WRITTEN REQUEST:
Copy out every record below with complete accuracy.

======== INFORMATION GIVEN ========

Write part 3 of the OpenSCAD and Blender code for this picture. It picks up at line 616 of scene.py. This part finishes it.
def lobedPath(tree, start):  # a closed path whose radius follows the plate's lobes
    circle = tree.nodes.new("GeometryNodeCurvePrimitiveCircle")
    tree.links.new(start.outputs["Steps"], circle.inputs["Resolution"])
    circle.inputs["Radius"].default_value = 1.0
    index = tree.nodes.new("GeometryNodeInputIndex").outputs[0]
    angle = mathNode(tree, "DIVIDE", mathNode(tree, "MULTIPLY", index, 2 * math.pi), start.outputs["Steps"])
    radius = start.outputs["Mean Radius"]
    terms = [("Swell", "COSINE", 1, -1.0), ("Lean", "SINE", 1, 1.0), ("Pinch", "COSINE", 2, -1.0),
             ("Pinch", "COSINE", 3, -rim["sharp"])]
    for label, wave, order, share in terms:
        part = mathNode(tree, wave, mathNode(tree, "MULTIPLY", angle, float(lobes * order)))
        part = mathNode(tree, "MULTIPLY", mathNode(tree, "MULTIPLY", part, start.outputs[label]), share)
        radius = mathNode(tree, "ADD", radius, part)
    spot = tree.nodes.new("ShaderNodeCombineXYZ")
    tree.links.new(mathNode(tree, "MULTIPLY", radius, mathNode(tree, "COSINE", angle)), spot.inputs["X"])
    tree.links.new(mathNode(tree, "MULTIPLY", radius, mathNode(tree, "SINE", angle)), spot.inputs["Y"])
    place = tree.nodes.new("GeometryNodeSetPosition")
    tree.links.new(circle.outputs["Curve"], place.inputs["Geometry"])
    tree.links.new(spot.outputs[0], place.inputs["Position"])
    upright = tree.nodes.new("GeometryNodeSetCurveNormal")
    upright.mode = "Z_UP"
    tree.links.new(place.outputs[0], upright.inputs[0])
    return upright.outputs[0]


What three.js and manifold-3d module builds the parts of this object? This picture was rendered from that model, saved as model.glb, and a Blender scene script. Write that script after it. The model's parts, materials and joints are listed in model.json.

========

RESPONSE:
Write part 3 of the OpenSCAD and Blender code for this picture. It picks up at line 616 of scene.py. This part finishes it.
def lobedPath(tree, start):  # a closed path whose radius follows the plate's lobes
    circle = tree.nodes.new("GeometryNodeCurvePrimitiveCircle")
    tree.links.new(start.outputs["Steps"], circle.inputs["Resolution"])
    circle.inputs["Radius"].default_value = 1.0
    index = tree.nodes.new("GeometryNodeInputIndex").outputs[0]
    angle = mathNode(tree, "DIVIDE", mathNode(tree, "MULTIPLY", index, 2 * math.pi), start.outputs["Steps"])
    radius = start.outputs["Mean Radius"]
    terms = [("Swell", "COSINE", 1, -1.0), ("Lean", "SINE", 1, 1.0), ("Pinch", "COSINE", 2, -1.0),
             ("Pinch", "COSINE", 3, -rim["sharp"])]
    for label, wave, order, share in terms:
        part = mathNode(tree, wave, mathNode(tree, "MULTIPLY", angle, float(lobes * order)))
        part = mathNode(tree, "MULTIPLY", mathNode(tree, "MULTIPLY", part, start.outputs[label]), share)
        radius = mathNode(tree, "ADD", radius, part)
    spot = tree.nodes.new("ShaderNodeCombineXYZ")
    tree.links.new(mathNode(tree, "MULTIPLY", radius, mathNode(tree, "COSINE", angle)), spot.inputs["X"])
    tree.links.new(mathNode(tree, "MULTIPLY", radius, mathNode(tree, "SINE", angle)), spot.inputs["Y"])
    place = tree.nodes.new("GeometryNodeSetPosition")
    tree.links.new(circle.outputs["Curve"], place.inputs["Geometry"])
    tree.links.new(spot.outputs[0], place.inputs["Position"])
    upright = tree.nodes.new("GeometryNodeSetCurveNormal")
    upright.mode = "Z_UP"
    tree.links.new(place.outputs[0], upright.inputs[0])
    return upright.outputs[0]


What three.js and manifold-3d module builds the parts of this object? This picture was rendered from that model, saved as model.glb, and a Blender scene script. Write that script after it. The model's parts, materials and joints are listed in model.json.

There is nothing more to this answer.